Первым среди выдающихся современников Диккенса, кто после выхода в свет «Очерков» стал искать случая познакомиться с ним, был Гаррисон Эйнсворт [34], автор нашумевшего романа «Руквуд», опубликованного в 1834 году. По воскресеньям Эйнсворт принимал у себя в Кензал Лодже гостей; был приглашен и Диккенс. Здесь он познакомился с издателем Джоном Макроном, который прочитал «Очерки», пленился ими и в 1836 году издал первую серию в двух томах с иллюстрациями художника Крукшенка [35], а год спустя — вторую, в одном томе. «Это мои первые шаги, — писал Диккенс, — если не считать нескольких трагедий, написанных рукою зрелого мастера лет девяти и сыгранных под бурные аплодисменты переполненных детских».

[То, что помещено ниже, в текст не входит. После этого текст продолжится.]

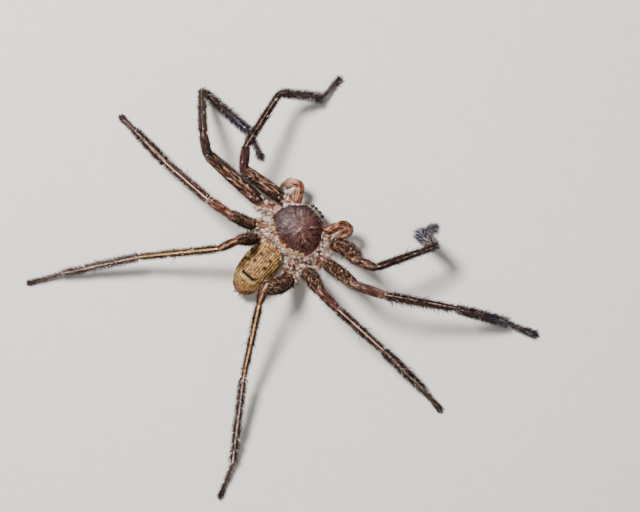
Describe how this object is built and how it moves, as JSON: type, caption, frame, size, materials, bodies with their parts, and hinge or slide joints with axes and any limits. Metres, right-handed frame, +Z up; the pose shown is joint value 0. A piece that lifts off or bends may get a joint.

Ему был всего двадцать один год, когда он начал «Очерки Боза», но и здесь уже виден человек зоркий, наблюдательный, наделенный тем всепроникающим юмором, который так прославил его впоследствии, превосходно понимающий, как люди сами умеют создавать себе всяческие беды. Вот образчик бозовского «героя» — тип, которому под тем или иным именем суждено вновь и вновь появляться на страницах его книг: «Счастлив он бывал лишь в тех случаях, когда чувствовал себя безнадежно несчастным... У него было только одно наслаждение: портить жизнь окружающим — вот когда он, можно сказать, действительно вкушал радость бытия... Щедрой рукой жертвовал он на пропитание двум бродячим проповедникам-методистам [36], лелея трогательную надежду на то, что если на этом свете людям почему-либо живется неплохо, ему, быть может, удастся отравить их земную жизнь страхом перед загробной». Приход великой эры технического и научного прогресса, по-видимому, вызывал у Диккенса некоторую тревогу: «Он явно намерен поставить опыт первостепенной важности — дай бог, чтобы не слишком опасный. А впрочем, интересы науки прежде всего, так что я подготовил себя к самому ужасному». В этой работе привлекает к себе внимание стилистический прием, который с годами становится характерным для Диккенса. Возможно, что он возник как результат необходимости, естественной для любого журналиста: когда не хватает материала, «нагонять строки», повторяя ту же мысль в разных выражениях. Так, один герой у него «более чем полуспит и менее чем полубодрствует». Впрочем, быть может, этот прием объясняется врожденной любовью писателя к подчеркнуто выразительной речи.